═════ Input material ═════

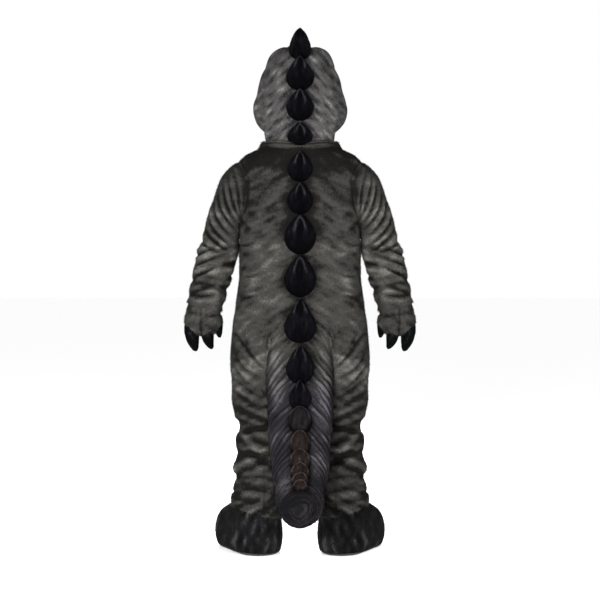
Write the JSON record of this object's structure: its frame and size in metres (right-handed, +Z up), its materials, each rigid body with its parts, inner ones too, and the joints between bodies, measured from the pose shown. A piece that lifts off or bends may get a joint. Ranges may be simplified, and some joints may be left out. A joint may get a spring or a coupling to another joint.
{
  "type": "raptor mascot costume",
  "caption": "Full-body plush raptor costume, worn and standing: foam head, one-piece suit, stuffed tail, clawed mitts, boots and a row of stuffed spikes down the back.",
  "frame": {"origin": "Midway between the shoulders, where the wearer carries the suit, 1440 mm above the soles", "axes": "+Z up, -Y the way the wearer faces, +X to the wearer's left"},
  "size_m": [0.844, 1.1262, 1.8866],
  "materials": {
    "body_plush": "worn short-pile plush, dark olive grey",
    "head_plush": "worn short-pile plush over foam, warm mottled grey",
    "tail_plush": "worn short-pile plush over stuffing, grey turning purple-grey",
    "boot_plush": "worn plush over foam, near black with purple-grey mottling",
    "spike_velvet": "blue-black velvet over stuffing",
    "scale_velvet": "dark brown velvet over stuffing",
    "claw_felt": "matte black felt over stuffing",
    "sole_foam": "matte black foam rubber",
    "eye_plastic": "glossy black dome"
  },
  "bodies": {
    "root": {"back_panel_left": "body_plush", "back_panel_right": "body_plush", "boot_left": "boot_plush", "boot_right": "boot_plush", "claw_1_left": "claw_felt", "claw_1_right": "claw_felt", "claw_2_left": "claw_felt", "claw_2_right": "claw_felt", "claw_3_left": "claw_felt", "claw_3_right": "claw_felt", "collar_left": "body_plush", "collar_right": "body_plush", "eye_left": "eye_plastic", "eye_right": "eye_plastic", "front_panel_left": "body_plush", "front_panel_right": "body_plush", "head": "head_plush", "mitt_left": "body_plush", "mitt_right": "body_plush", "sleeve_left": "body_plush", "sleeve_right": "body_plush", "sole_left": "sole_foam", "sole_right": "sole_foam", "spike_back_1": "spike_velvet", "spike_back_2": "spike_velvet", "spike_back_3": "spike_velvet", "spike_back_4": "spike_velvet", "spike_back_5": "spike_velvet", "spike_head_1": "spike_velvet", "spike_head_2": "spike_velvet", "spike_head_3": "spike_velvet", "spike_head_4": "spike_velvet", "spike_tail_1": "spike_velvet", "spike_tail_2": "spike_velvet", "spike_tail_3": "scale_velvet", "spike_tail_4": "scale_velvet", "spike_tail_5": "scale_velvet", "spike_tail_6": "scale_velvet", "spike_tail_7": "scale_velvet", "spike_tail_8": "scale_velvet", "tail": "tail_plush"}
  },
  "joints": []
}
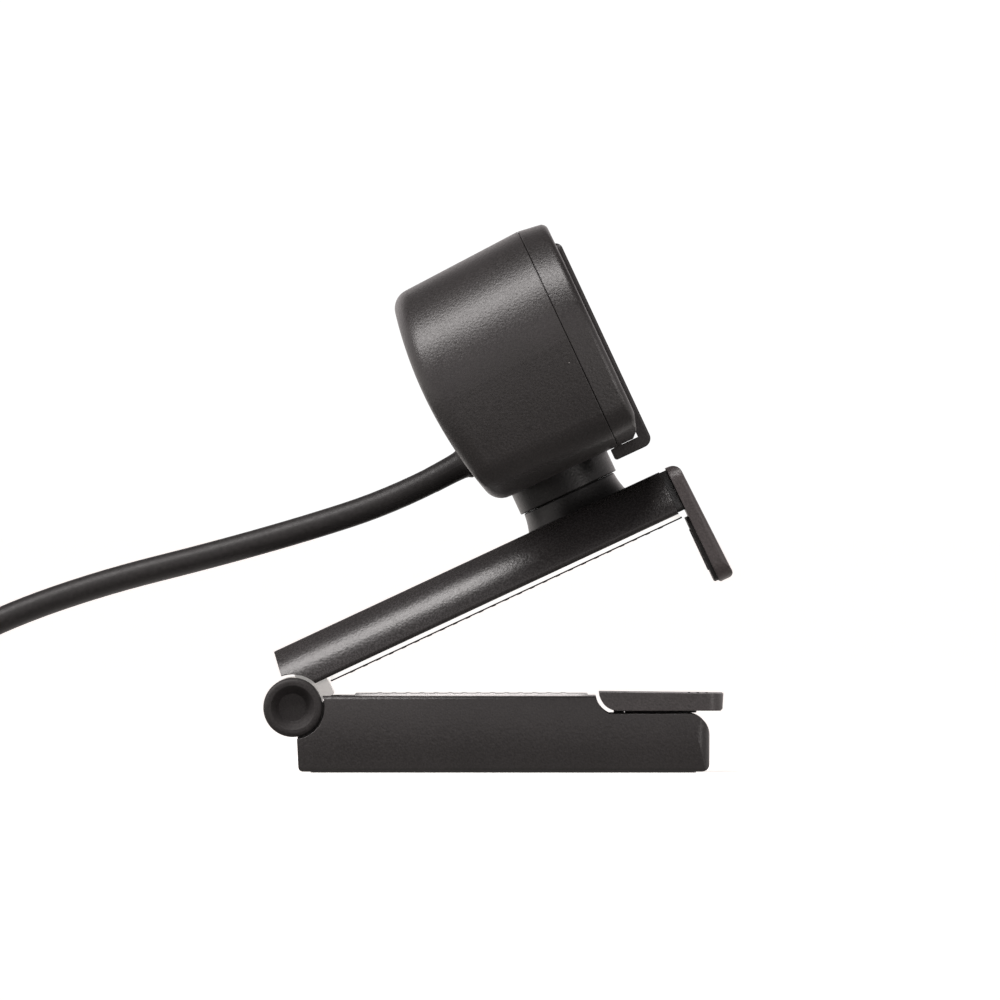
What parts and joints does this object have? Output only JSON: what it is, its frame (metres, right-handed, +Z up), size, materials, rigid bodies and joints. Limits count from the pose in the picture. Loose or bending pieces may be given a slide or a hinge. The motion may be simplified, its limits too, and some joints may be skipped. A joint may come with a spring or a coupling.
{
  "type": "webcam on folding clip",
  "caption": "Desk webcam: rounded head with privacy slider, turning on a short neck, on a folding two-jaw monitor clip that also stands on a table.",
  "frame": {"origin": "middle of the object on the surface that the clip's foot stands on, without the lead", "axes": "+X is the way the lens looks along the foot, +Y across the camera, +Z up"},
  "size_m": [0.204, 0.1147, 0.0928],
  "materials": {
    "housing": "fine-textured matt black plastic",
    "neck": "satin black plastic",
    "knob": "matt black plastic, dished",
    "inner_plastic": "plain black plastic",
    "face": "glossy black front panel",
    "trim": "turned black ring round the lens",
    "slider": "smooth black plastic shutter",
    "lens_glass": "coated glass",
    "light_pipe": "clear plastic",
    "rubber": "soft black rubber",
    "pale_pad": "pale foam tape and silicone pad",
    "brass": "turned brass",
    "steel": "plated steel",
    "cast_metal": "bare cast metal",
    "chip": "moulded chip packages",
    "board": "green circuit board",
    "cord_skin": "satin black PVC",
    "tie": "hook-and-loop strap",
    "plug_metal": "plated plug shell",
    "tongue": "pale contact tongue"
  },
  "bodies": {
    "foot": {"foot_shell": "housing", "foot_base_plate": "housing", "sole": "rubber", "foot_pad": "pale_pad", "tripod_insert": "brass", "foot_screws": "steel", "hinge_pin": "steel", "hinge_washers": "steel", "hinge_caps": "knob"},
    "flap": {"flap": "housing", "flap_pad": "rubber", "flap_pin": "steel"},
    "arm": {"hinge_knuckle": "cast_metal", "arm_cover": "housing", "arm_frame": "inner_plastic", "arm_screws": "steel", "arm_pad_tape": "pale_pad", "arm_pad": "rubber", "hook_lip": "housing", "hook_pad": "rubber", "neck_base": "neck", "swivel_bolt": "steel", "swivel_washer": "steel", "swivel_nut": "steel"},
    "head": {"neck_collar": "neck", "rear_shell": "housing", "front_bezel": "housing", "face_panel": "face", "lens_trim_ring": "trim", "lens_glass": "lens_glass", "lens_barrel": "inner_plastic", "lens_elements": "lens_glass", "lens_holder": "inner_plastic", "image_sensor": "chip", "main_board": "board", "board_chips": "chip", "microphones": "steel", "led_light_pipe": "light_pipe", "status_led": "light_pipe", "cable_connector": "inner_plastic", "inner_lead": "cord_skin", "shell_screws": "steel", "strain_relief": "cord_skin", "usb_cord": "cord_skin", "cord_tail": "cord_skin", "cord_coil": "cord_skin", "cord_tie": "tie", "plug_grip": "cord_skin", "plug_shell": "plug_metal", "plug_tongue": "tongue"},
    "slider": {"privacy_slider": "slider"}
  },
  "joints": [
    {"name": "arm_fold", "type": "hinge", "parent": "foot", "child": "arm", "pos_m": [-0.03482, 0, 0.01105], "axis": [0, -1, 0], "range_deg": [-15, 150]},
    {"name": "head_swivel", "type": "hinge", "parent": "arm", "child": "head", "pos_m": [0.01196, 0, 0.04737], "axis": [-0.4226, 0, 0.9063], "range_deg": [-180, 180]},
    {"name": "shutter_slide", "type": "slide", "parent": "head", "child": "slider", "axis": [0, 1, 0], "range_m": [0, 0.016]},
    {"name": "flap_fold", "type": "hinge", "parent": "foot", "child": "flap", "pos_m": [0.02048, 0, 0.0128], "axis": [0, -1, 0], "range_deg": [0, 32]}
  ]
}
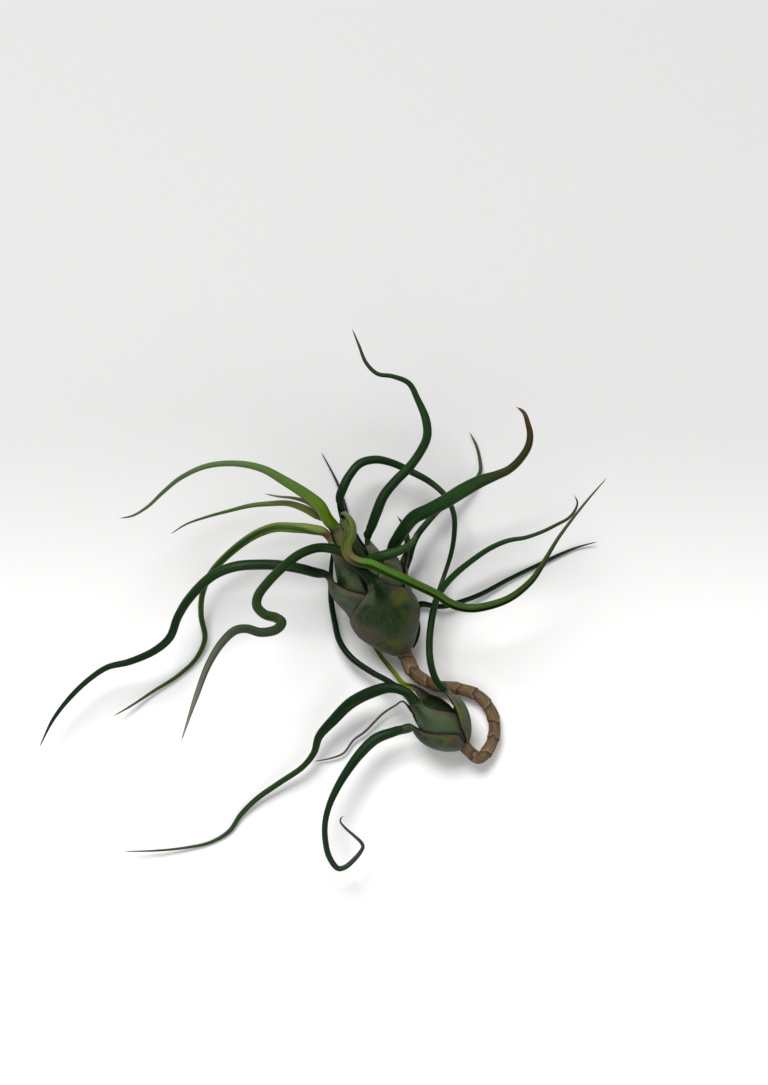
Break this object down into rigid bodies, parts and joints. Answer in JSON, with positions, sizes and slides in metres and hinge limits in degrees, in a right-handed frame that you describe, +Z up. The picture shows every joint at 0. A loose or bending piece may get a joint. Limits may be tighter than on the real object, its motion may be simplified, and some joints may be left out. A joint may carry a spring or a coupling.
{
  "type": "air plant",
  "caption": "Bulbous air plant with an offset on a woody runner, its rolled leaves spreading and curling from swollen sheaths, lying on its back.",
  "frame": {"origin": "middle of the small flat spot under the larger bulb, on which the plant lies", "axes": "+Z up from the ground; +Y away from the larger bulb's base, its neck leaning from +Y towards -X; +X to the right seen from above"},
  "size_m": [0.1413, 0.1338, 0.0608],
  "materials": {
    "blade_dark": "smooth dark green leaf with a soft sheen",
    "blade_green": "smooth fresh green leaf with a soft sheen",
    "blade_young": "smooth yellow-green young leaf",
    "blade_olive": "smooth olive leaf with a greying tip",
    "blade_dry": "dry grey-brown leaf",
    "woody_stem": "rough brown fibrous stem"
  },
  "bodies": {
    "root": {"leaf_front": "blade_dark", "leaf_right_low": "blade_dark", "leaf_left_dark": "blade_dark", "leaf_right_thin": "blade_dark", "leaf_right_broad": "blade_dark", "leaf_spike": "blade_dark", "leaf_short_green": "blade_green", "leaf_left_low": "blade_green", "leaf_top": "blade_dark", "leaf_upper_left": "blade_young", "leaf_grey_tip": "blade_olive", "leaf_olive_left": "blade_olive", "leaf_arch": "blade_dark", "leaf_looped": "blade_green", "pup_leaf_hooked": "blade_dark", "pup_leaf_right": "blade_dark", "pup_leaf_left": "blade_green", "pup_leaf_dry": "blade_dry", "pup_leaf_behind": "blade_dark", "pup_leaf_young": "blade_young", "rootstock": "woody_stem"}
  },
  "joints": []
}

═════

- _Stated problem_
Filter the listing above for the string "joints" and copy every matching line.

- _Complete output_
Write the JSON record of this object's structure: its frame and size in metres (right-handed, +Z up), its materials, each rigid body with its parts, inner ones too, and the joints between bodies, measured from the pose shown. A piece that lifts off or bends may get a joint. Ranges may be simplified, and some joints may be left out. A joint may get a spring or a coupling to another joint.
  "joints": []
What parts and joints does this object have? Output only JSON: what it is, its frame (metres, right-handed, +Z up), size, materials, rigid bodies and joints. Limits count from the pose in the picture. Loose or bending pieces may be given a slide or a hinge. The motion may be simplified, its limits too, and some joints may be skipped. A joint may come with a spring or a coupling.
  "joints": [
Break this object down into rigid bodies, parts and joints. Answer in JSON, with positions, sizes and slides in metres and hinge limits in degrees, in a right-handed frame that you describe, +Z up. The picture shows every joint at 0. A loose or bending piece may get a joint. Limits may be tighter than on the real object, its motion may be simplified, and some joints may be left out. A joint may carry a spring or a coupling.
  "joints": []